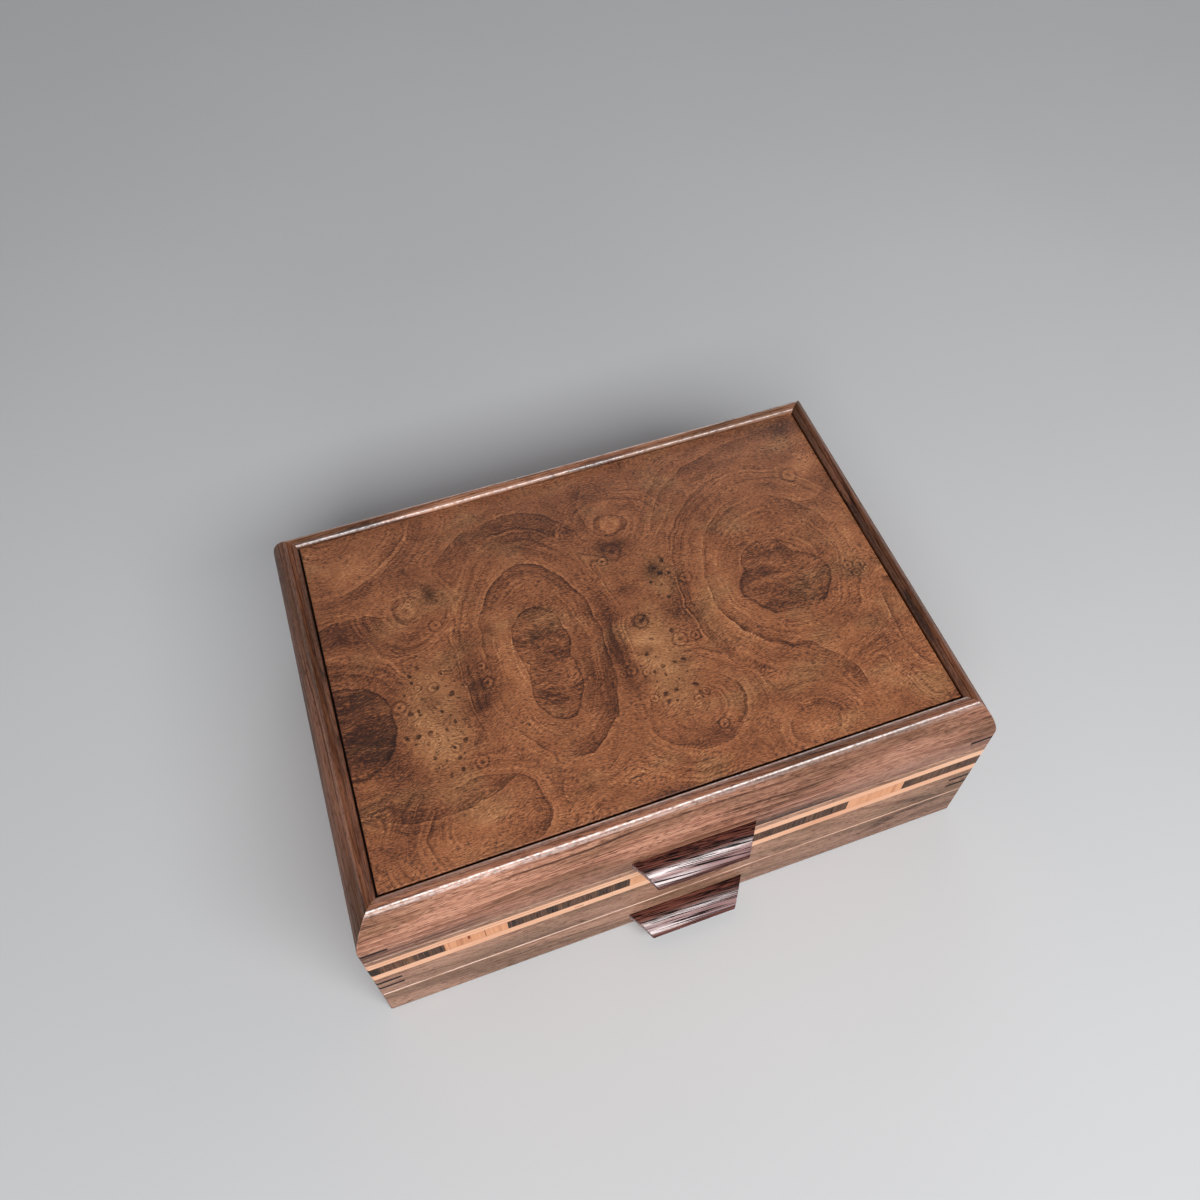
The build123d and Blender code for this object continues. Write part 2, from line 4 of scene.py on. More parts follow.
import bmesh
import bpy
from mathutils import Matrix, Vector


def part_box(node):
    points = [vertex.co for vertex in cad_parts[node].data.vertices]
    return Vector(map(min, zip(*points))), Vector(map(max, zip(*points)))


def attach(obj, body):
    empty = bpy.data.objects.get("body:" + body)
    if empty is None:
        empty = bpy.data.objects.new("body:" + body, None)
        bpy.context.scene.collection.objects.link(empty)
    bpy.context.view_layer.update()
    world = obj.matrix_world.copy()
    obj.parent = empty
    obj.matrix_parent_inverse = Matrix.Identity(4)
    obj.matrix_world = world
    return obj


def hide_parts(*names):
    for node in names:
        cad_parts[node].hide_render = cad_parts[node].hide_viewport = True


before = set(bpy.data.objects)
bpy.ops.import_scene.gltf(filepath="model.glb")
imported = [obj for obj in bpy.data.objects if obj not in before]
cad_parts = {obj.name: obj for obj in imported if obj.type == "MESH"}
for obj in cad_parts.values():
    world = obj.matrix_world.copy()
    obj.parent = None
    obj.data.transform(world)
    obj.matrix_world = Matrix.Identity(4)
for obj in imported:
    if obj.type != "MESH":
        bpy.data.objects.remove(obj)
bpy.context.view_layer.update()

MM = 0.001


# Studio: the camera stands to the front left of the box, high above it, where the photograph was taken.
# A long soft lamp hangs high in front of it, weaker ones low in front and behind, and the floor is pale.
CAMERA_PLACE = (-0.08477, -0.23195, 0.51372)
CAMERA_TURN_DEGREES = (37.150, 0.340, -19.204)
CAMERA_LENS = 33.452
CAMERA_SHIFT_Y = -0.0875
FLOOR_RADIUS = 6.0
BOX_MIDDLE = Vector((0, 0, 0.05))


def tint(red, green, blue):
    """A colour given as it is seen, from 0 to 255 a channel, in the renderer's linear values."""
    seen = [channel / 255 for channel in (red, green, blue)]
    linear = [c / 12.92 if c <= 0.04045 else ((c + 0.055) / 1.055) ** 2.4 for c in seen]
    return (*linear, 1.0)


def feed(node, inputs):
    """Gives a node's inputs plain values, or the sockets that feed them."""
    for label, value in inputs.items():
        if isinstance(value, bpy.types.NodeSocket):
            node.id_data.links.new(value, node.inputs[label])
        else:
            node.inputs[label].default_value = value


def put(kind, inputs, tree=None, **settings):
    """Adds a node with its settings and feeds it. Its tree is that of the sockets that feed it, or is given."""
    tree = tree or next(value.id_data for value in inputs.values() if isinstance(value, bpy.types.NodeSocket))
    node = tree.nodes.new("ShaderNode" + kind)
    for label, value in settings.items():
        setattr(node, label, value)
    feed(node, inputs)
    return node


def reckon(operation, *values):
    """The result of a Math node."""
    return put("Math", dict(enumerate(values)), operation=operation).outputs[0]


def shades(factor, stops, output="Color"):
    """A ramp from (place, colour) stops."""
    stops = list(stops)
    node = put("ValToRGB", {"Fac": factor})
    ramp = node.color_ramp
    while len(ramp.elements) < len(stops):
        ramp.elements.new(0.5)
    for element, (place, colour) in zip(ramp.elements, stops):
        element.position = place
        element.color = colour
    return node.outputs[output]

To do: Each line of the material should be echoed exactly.

The answer:
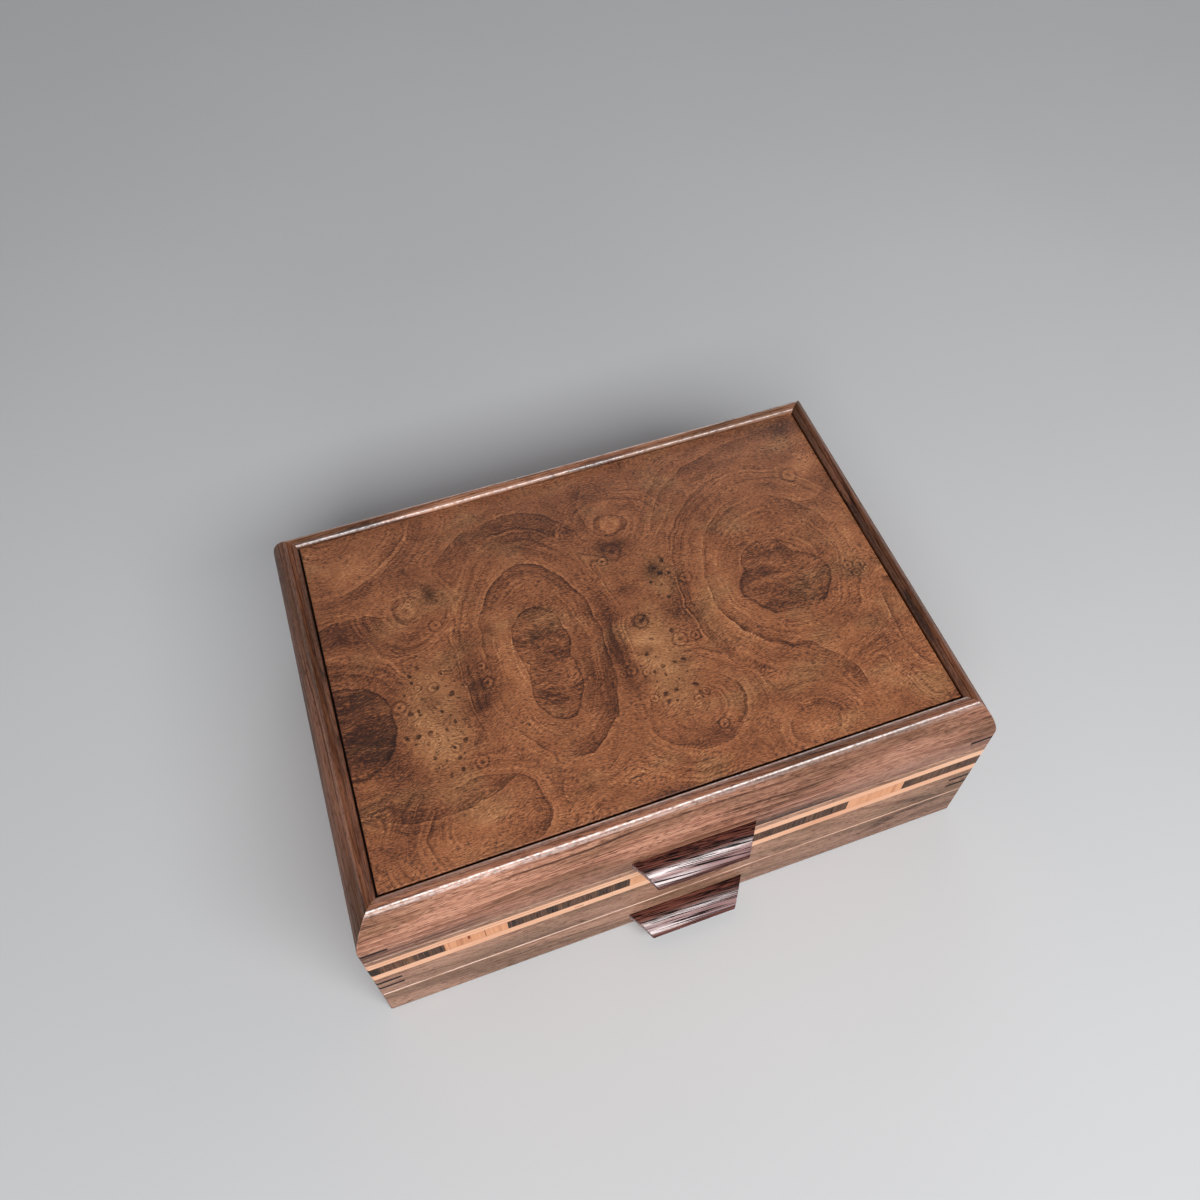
The build123d and Blender code for this object continues. Write part 2, from line 4 of scene.py on. More parts follow.
import bmesh
import bpy
from mathutils import Matrix, Vector


def part_box(node):
    points = [vertex.co for vertex in cad_parts[node].data.vertices]
    return Vector(map(min, zip(*points))), Vector(map(max, zip(*points)))


def attach(obj, body):
    empty = bpy.data.objects.get("body:" + body)
    if empty is None:
        empty = bpy.data.objects.new("body:" + body, None)
        bpy.context.scene.collection.objects.link(empty)
    bpy.context.view_layer.update()
    world = obj.matrix_world.copy()
    obj.parent = empty
    obj.matrix_parent_inverse = Matrix.Identity(4)
    obj.matrix_world = world
    return obj


def hide_parts(*names):
    for node in names:
        cad_parts[node].hide_render = cad_parts[node].hide_viewport = True


before = set(bpy.data.objects)
bpy.ops.import_scene.gltf(filepath="model.glb")
imported = [obj for obj in bpy.data.objects if obj not in before]
cad_parts = {obj.name: obj for obj in imported if obj.type == "MESH"}
for obj in cad_parts.values():
    world = obj.matrix_world.copy()
    obj.parent = None
    obj.data.transform(world)
    obj.matrix_world = Matrix.Identity(4)
for obj in imported:
    if obj.type != "MESH":
        bpy.data.objects.remove(obj)
bpy.context.view_layer.update()

MM = 0.001


# Studio: the camera stands to the front left of the box, high above it, where the photograph was taken.
# A long soft lamp hangs high in front of it, weaker ones low in front and behind, and the floor is pale.
CAMERA_PLACE = (-0.08477, -0.23195, 0.51372)
CAMERA_TURN_DEGREES = (37.150, 0.340, -19.204)
CAMERA_LENS = 33.452
CAMERA_SHIFT_Y = -0.0875
FLOOR_RADIUS = 6.0
BOX_MIDDLE = Vector((0, 0, 0.05))


def tint(red, green, blue):
    """A colour given as it is seen, from 0 to 255 a channel, in the renderer's linear values."""
    seen = [channel / 255 for channel in (red, green, blue)]
    linear = [c / 12.92 if c <= 0.04045 else ((c + 0.055) / 1.055) ** 2.4 for c in seen]
    return (*linear, 1.0)


def feed(node, inputs):
    """Gives a node's inputs plain values, or the sockets that feed them."""
    for label, value in inputs.items():
        if isinstance(value, bpy.types.NodeSocket):
            node.id_data.links.new(value, node.inputs[label])
        else:
            node.inputs[label].default_value = value


def put(kind, inputs, tree=None, **settings):
    """Adds a node with its settings and feeds it. Its tree is that of the sockets that feed it, or is given."""
    tree = tree or next(value.id_data for value in inputs.values() if isinstance(value, bpy.types.NodeSocket))
    node = tree.nodes.new("ShaderNode" + kind)
    for label, value in settings.items():
        setattr(node, label, value)
    feed(node, inputs)
    return node


def reckon(operation, *values):
    """The result of a Math node."""
    return put("Math", dict(enumerate(values)), operation=operation).outputs[0]


def shades(factor, stops, output="Color"):
    """A ramp from (place, colour) stops."""
    stops = list(stops)
    node = put("ValToRGB", {"Fac": factor})
    ramp = node.color_ramp
    while len(ramp.elements) < len(stops):
        ramp.elements.new(0.5)
    for element, (place, colour) in zip(ramp.elements, stops):
        element.position = place
        element.color = colour
    return node.outputs[output]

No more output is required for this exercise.